The Bigger Picture: Beijing, Washington, and What Comes Next
Hong Kong's move arrives as stablecoin regulation is being codified across multiple major economies. The EU's MiCA framework is fully operative, the US GENIUS Act is advancing in Congress, and Singapore continues refining its Payment Services Act regime. Hong Kong is now a fourth significant regulated jurisdiction, though it operates under unique constraints: Beijing maintains a blanket ban on crypto issuance and trading on the mainland.
Some analysts see a longer strategic logic at work. Hong Kong's "one country, two systems" framework allows Chinese firms to engage in international digital finance through the city without requiring Beijing to liberalise mainland rules. Analysts have characterised this arrangement as a "two-zone approach," in which China participates in regulated global digital finance while maintaining strict controls at home.
Separate from today's announcement, there is ongoing discussion among analysts and policy researchers about whether Hong Kong could eventually serve as a testing ground for an offshore yuan stablecoin. No formal proposal has been made public.
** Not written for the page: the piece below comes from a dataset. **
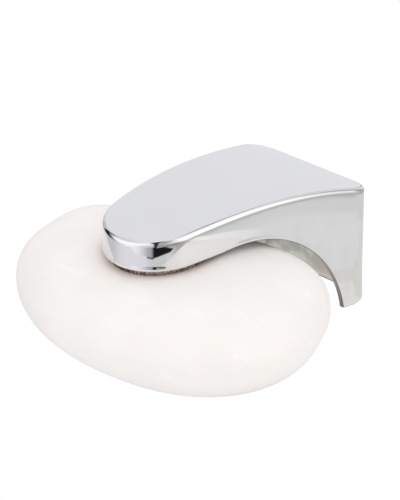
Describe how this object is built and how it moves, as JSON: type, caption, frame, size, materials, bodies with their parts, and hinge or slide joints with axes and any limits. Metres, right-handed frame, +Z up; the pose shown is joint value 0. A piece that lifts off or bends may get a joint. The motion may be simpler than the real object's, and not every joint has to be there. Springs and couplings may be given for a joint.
{
  "type": "magnetic soap holder",
  "caption": "Wall-mounted chromed arm with a magnet in its nose, holding a bar of soap by a toothed steel cap pressed into it.",
  "frame": {"origin": "centre of the foam pad's wall side, on the wall", "axes": "+Z up, +Y out of the arm's back into the wall, the arm points along -Y, +X to the right as seen from in front of the nose looking at the wall"},
  "size_m": [0.1113, 0.1037, 0.0486],
  "materials": {
    "chrome_plating": "bright chrome plating on cast zinc",
    "cover_plastic": "satin grey moulded plastic",
    "cup_steel": "zinc-plated steel",
    "magnet_nickel": "nickel-plated magnet",
    "screw_steel": "zinc-plated steel",
    "pad_foam": "white foam tape",
    "cap_steel": "bright pressed steel",
    "soap": "smooth creamy white soap"
  },
  "bodies": {
    "holder": {"arm_shell": "chrome_plating", "nose_cover": "cover_plastic", "magnet_cup": "cup_steel", "magnet_ring": "magnet_nickel", "magnet_screw": "screw_steel", "adhesive_pad": "pad_foam"},
    "cap": {"soap_cap": "cap_steel"},
    "soap": {"soap_bar": "soap"}
  },
  "joints": [
    {"name": "cap_pull_off", "type": "slide", "parent": "holder", "child": "cap", "axis": [0, 0.0906, -0.9959], "range_m": [0, 0.04]},
    {"name": "soap_pull_off", "type": "slide", "parent": "cap", "child": "soap", "axis": [0, 0.0906, -0.9959], "range_m": [0, 0.01]}
  ]
}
In the near term, observers will watch whether sandbox participants RD Technologies and Jingdong Coinlink receive approvals in a subsequent wave. RD Technologies, the venture founded by former HKMA Chief Executive Norman Chan and known for its HKDR stablecoin, and Jingdong Coinlink, a subsidiary of Chinese e-commerce group JD.com, have not yet received licences and are widely expected to be considered in the next round.